▸ SUPPLIED MATERIAL
^^^^^^^^
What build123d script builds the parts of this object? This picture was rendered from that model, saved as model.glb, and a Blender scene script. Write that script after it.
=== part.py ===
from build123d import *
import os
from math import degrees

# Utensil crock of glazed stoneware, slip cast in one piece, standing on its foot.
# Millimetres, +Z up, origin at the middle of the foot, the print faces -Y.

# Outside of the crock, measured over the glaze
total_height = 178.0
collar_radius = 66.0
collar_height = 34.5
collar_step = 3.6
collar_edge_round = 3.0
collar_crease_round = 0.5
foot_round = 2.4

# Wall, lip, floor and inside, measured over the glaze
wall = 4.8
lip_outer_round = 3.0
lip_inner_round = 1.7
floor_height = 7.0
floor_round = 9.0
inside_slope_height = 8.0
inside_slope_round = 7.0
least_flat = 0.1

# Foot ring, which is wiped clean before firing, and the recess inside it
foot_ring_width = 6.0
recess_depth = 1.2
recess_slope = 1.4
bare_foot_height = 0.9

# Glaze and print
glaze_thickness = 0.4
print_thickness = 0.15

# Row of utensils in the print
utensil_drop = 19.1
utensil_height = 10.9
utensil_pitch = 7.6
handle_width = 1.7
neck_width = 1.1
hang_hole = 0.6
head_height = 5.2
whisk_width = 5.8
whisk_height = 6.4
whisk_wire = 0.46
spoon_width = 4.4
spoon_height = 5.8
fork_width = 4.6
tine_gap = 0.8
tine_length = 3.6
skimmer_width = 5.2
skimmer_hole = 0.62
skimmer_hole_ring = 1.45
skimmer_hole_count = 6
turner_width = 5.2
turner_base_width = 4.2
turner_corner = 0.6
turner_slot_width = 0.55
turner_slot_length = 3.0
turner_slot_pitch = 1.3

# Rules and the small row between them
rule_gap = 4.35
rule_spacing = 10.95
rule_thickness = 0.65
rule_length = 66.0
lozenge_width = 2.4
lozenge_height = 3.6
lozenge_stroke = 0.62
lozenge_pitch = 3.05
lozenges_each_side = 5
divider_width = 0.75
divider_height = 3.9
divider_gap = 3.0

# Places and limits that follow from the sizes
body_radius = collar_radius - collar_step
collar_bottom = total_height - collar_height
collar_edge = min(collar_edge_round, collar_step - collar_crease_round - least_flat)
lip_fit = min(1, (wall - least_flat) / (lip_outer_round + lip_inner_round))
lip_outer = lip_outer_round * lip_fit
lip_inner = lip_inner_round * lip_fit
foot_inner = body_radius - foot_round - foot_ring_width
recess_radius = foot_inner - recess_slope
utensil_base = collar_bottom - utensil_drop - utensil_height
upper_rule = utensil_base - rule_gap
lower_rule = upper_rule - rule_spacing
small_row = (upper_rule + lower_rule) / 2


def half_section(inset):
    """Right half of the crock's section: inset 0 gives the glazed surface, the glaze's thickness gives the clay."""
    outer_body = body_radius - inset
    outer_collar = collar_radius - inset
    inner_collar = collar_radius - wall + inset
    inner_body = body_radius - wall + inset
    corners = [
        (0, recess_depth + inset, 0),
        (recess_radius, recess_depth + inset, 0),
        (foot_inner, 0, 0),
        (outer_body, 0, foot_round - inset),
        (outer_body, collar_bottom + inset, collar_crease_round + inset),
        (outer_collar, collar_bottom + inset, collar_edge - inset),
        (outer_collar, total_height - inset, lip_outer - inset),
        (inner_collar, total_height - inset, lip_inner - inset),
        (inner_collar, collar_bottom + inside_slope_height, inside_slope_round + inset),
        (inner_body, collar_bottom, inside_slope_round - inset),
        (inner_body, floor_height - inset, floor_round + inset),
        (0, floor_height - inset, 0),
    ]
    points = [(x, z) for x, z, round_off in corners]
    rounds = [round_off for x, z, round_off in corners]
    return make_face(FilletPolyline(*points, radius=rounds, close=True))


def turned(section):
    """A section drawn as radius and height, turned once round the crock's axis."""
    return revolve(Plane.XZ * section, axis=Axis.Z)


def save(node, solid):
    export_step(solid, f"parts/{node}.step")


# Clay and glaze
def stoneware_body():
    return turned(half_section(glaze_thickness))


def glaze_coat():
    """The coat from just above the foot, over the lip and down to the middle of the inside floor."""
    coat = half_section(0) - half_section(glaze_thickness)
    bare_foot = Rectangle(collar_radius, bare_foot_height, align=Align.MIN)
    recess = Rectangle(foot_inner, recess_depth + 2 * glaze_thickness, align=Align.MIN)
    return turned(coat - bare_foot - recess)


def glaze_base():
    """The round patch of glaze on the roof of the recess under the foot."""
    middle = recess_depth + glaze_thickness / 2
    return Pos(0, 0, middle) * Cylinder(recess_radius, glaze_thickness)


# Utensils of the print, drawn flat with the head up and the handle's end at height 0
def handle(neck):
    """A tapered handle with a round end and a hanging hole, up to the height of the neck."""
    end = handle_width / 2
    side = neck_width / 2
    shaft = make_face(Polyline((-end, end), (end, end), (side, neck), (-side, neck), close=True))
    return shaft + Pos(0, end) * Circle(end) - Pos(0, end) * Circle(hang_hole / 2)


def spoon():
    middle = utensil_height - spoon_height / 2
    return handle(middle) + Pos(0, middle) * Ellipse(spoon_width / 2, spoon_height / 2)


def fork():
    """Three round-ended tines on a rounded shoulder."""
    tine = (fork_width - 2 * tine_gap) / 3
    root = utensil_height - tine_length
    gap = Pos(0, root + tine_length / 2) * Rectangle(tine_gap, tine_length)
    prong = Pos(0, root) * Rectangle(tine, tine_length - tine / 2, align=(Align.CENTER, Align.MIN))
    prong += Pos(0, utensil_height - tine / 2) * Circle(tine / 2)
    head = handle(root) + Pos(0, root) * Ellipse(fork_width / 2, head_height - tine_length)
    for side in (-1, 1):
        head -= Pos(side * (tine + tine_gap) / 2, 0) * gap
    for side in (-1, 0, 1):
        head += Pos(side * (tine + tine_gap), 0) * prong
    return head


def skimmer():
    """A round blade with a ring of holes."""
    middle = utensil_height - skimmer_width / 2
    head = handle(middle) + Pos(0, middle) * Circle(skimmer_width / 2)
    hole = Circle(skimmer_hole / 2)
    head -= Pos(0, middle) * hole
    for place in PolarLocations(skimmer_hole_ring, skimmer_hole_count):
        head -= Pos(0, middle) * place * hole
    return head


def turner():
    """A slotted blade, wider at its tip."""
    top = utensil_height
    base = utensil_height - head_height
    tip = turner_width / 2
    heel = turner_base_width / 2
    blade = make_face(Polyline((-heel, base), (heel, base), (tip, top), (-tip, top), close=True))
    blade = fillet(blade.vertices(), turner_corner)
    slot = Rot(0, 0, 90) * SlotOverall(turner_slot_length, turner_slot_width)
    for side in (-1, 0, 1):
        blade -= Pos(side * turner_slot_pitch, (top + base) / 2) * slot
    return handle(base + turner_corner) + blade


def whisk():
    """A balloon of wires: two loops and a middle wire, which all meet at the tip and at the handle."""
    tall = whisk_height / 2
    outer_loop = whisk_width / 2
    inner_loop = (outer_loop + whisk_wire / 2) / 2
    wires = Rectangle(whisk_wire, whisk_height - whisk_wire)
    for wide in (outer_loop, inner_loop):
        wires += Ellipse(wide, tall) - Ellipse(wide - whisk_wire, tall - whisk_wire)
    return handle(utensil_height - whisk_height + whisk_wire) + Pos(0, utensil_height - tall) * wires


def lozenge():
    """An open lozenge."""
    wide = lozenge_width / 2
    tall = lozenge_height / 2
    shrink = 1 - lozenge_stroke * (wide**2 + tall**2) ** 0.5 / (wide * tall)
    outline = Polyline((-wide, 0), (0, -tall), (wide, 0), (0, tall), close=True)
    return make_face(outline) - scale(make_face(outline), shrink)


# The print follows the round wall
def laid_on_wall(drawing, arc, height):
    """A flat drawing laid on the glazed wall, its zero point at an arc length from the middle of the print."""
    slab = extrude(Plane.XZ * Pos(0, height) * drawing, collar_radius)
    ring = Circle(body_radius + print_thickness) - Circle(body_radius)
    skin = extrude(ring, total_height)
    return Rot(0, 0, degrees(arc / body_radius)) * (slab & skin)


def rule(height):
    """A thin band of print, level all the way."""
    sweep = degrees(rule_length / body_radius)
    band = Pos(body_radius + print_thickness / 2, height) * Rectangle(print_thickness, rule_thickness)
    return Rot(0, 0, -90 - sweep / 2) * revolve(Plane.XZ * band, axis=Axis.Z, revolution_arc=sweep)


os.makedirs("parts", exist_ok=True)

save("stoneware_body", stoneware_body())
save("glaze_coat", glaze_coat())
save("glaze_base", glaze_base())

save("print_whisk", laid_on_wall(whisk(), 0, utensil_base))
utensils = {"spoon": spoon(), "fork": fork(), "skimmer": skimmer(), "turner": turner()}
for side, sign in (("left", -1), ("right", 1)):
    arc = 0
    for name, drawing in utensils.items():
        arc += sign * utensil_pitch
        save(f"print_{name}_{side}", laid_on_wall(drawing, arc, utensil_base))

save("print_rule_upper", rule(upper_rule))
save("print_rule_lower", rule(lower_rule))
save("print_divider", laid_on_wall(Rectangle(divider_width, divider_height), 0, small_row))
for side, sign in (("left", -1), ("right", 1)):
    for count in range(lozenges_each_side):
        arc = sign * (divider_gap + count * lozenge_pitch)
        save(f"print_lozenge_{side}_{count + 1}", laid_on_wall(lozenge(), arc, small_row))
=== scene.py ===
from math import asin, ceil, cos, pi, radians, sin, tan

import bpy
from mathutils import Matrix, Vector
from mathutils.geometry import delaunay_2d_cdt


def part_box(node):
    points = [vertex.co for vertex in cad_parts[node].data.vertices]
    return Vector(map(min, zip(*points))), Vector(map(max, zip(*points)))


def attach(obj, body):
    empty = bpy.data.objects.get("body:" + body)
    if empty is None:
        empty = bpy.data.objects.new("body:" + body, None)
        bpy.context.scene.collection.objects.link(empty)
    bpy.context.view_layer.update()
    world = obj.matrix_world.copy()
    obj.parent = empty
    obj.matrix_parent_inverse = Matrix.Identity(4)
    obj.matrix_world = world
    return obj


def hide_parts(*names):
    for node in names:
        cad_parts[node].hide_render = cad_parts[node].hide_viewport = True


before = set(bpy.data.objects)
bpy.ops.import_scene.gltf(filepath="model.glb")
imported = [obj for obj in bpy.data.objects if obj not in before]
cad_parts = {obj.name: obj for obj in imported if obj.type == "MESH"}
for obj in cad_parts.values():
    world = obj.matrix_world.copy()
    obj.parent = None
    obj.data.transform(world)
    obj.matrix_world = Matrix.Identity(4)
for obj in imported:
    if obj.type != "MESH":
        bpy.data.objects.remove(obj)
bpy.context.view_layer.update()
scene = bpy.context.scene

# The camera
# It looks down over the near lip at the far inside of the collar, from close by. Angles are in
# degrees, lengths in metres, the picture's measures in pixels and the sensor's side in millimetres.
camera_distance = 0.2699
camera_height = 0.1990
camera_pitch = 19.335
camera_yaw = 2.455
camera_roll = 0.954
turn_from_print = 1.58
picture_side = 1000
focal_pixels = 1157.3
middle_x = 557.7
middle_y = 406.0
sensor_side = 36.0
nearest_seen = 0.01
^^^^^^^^
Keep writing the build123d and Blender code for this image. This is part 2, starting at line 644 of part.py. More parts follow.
^^^^^^^^
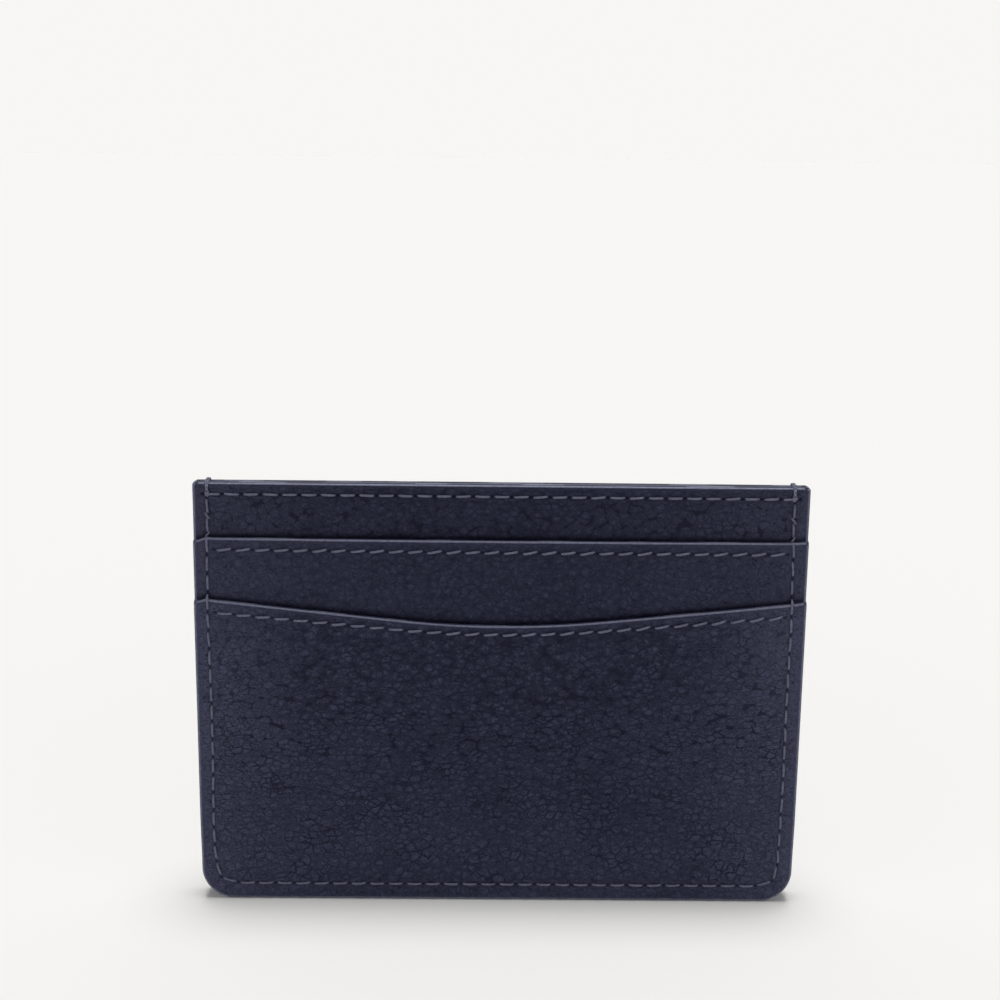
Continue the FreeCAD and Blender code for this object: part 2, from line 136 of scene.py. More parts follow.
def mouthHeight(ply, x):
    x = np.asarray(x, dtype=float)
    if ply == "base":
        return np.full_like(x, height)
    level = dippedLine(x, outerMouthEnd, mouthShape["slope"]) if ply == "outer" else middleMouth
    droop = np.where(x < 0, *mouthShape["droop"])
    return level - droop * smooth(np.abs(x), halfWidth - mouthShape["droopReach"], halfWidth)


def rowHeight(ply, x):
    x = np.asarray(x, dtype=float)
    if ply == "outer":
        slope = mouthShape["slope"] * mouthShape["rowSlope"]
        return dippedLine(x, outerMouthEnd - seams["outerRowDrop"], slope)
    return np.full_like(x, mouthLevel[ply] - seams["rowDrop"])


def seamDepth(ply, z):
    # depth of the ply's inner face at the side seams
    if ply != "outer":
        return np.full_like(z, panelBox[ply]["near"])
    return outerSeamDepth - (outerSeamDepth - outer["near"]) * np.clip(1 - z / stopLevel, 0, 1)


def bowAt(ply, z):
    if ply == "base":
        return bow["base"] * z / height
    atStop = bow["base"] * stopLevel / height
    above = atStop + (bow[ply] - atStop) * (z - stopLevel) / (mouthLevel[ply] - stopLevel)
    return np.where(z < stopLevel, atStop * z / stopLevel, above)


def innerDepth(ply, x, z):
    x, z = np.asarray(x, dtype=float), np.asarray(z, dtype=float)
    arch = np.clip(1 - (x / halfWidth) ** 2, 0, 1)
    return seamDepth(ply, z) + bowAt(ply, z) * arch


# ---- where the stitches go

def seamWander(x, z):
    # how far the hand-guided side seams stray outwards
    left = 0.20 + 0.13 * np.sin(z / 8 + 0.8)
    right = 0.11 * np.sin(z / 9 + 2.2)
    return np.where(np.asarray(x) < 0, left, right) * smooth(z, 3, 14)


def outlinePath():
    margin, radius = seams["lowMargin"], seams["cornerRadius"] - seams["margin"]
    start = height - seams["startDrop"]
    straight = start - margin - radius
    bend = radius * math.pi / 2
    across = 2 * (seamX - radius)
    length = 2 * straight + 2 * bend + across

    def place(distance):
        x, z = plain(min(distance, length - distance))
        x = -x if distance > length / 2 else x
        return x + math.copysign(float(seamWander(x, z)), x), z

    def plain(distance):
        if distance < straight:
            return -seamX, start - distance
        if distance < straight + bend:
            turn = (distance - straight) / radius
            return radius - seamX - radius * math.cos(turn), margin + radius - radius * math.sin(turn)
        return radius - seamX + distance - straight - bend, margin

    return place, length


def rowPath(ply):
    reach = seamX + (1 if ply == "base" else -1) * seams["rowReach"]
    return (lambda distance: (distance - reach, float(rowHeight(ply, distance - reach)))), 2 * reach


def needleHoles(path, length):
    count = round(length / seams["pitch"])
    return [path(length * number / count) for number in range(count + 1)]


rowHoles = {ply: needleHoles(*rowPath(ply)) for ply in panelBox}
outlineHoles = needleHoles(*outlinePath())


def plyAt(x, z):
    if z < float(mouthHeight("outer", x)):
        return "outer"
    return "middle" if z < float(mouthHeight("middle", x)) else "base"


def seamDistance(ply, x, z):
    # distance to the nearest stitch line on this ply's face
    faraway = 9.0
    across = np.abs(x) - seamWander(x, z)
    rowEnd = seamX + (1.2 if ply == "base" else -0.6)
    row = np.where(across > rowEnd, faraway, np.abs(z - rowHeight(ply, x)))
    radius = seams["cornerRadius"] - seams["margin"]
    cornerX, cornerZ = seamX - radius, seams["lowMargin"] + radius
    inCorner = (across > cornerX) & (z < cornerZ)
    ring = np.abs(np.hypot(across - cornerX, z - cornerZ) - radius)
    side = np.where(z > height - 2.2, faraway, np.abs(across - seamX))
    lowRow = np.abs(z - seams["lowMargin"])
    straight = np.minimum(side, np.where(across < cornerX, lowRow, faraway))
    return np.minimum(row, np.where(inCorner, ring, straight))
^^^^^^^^
▸ WHAT TO WORK ON
Retype exactly what runs from the line containing "obj.matrix_world = world" through the line containing "nearest_seen = 0.01", both lines included, and stop there.

▸ WRITTEN RESPONSE
    obj.matrix_world = world
    return obj


def hide_parts(*names):
    for node in names:
        cad_parts[node].hide_render = cad_parts[node].hide_viewport = True


before = set(bpy.data.objects)
bpy.ops.import_scene.gltf(filepath="model.glb")
imported = [obj for obj in bpy.data.objects if obj not in before]
cad_parts = {obj.name: obj for obj in imported if obj.type == "MESH"}
for obj in cad_parts.values():
    world = obj.matrix_world.copy()
    obj.parent = None
    obj.data.transform(world)
    obj.matrix_world = Matrix.Identity(4)
for obj in imported:
    if obj.type != "MESH":
        bpy.data.objects.remove(obj)
bpy.context.view_layer.update()
scene = bpy.context.scene

# The camera
# It looks down over the near lip at the far inside of the collar, from close by. Angles are in
# degrees, lengths in metres, the picture's measures in pixels and the sensor's side in millimetres.
camera_distance = 0.2699
camera_height = 0.1990
camera_pitch = 19.335
camera_yaw = 2.455
camera_roll = 0.954
turn_from_print = 1.58
picture_side = 1000
focal_pixels = 1157.3
middle_x = 557.7
middle_y = 406.0
sensor_side = 36.0
nearest_seen = 0.01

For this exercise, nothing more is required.